The two beings who fall down from heaven appear to belong to the cosmogony of the Finnish-Ugrian races, or to be borrowed from the same source. Among the Vogulians, the two first people descended from heaven in a cradle of silver wire. The idea that heaven is the birthplace of humanity is also found in the myths of other Finnish-Ugrian tribes in Asia and Europe.[115]
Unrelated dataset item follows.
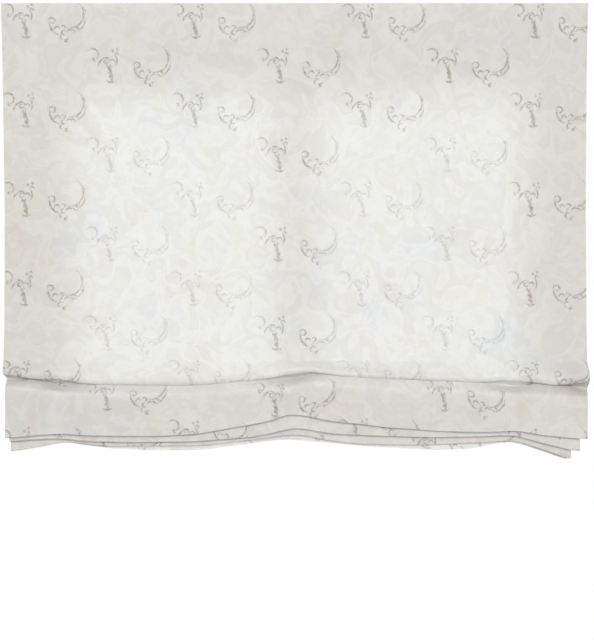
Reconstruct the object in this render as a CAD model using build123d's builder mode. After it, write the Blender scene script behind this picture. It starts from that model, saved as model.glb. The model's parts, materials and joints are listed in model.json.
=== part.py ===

Similar ideas have also reached the Indians (perhaps through the Eskimos?) Thus the Hurons believe that the first human beings came from heaven.[116] The idea that the earth was originally flat and then split up also reminds us of the Finnish-Ugrian cosmogony, according to which the earth, when first created, formed a quite smooth and level crust over the water, but was afterwards made to billow by an internal convulsion, and stiffened in its billowy form, whence the origin of mountains and valleys.[117]

We may distinguish a third element in the people who originally dwelt upon this flat earth, in its displeasure with whom the Power above caused the earth to split and the water to rush forth. It seems scarcely doubtful that this conception is due to a direct intermixture of the Christian or Jewish legend of the Deluge, which might, of course, have passed from the west coast up along the east coast. Possibly, however, the notion of the flood may have been supplemented by touches from a very widespread legend in Europe, and especially in Scandinavia, as to how the subterranean or invisible people (huldre-folk) came into existence. The Lord one day paid a visit to Eve as she was busy washing her children. All those who were not yet washed she hurriedly hid in cellars and corners and under big vessels, and presented the others to the visitor. The Lord asked if these were all, and she answered ‘Yes’; whereupon He replied, ‘Then those which are “dulde” (hidden) shall remain “hulde” (concealed, invisible).’ And from them the huldre-folk are sprung.[118] Be this as it may, the ignerssuit cannot but remind us of the subterranean people in our Scandinavian folk-lore.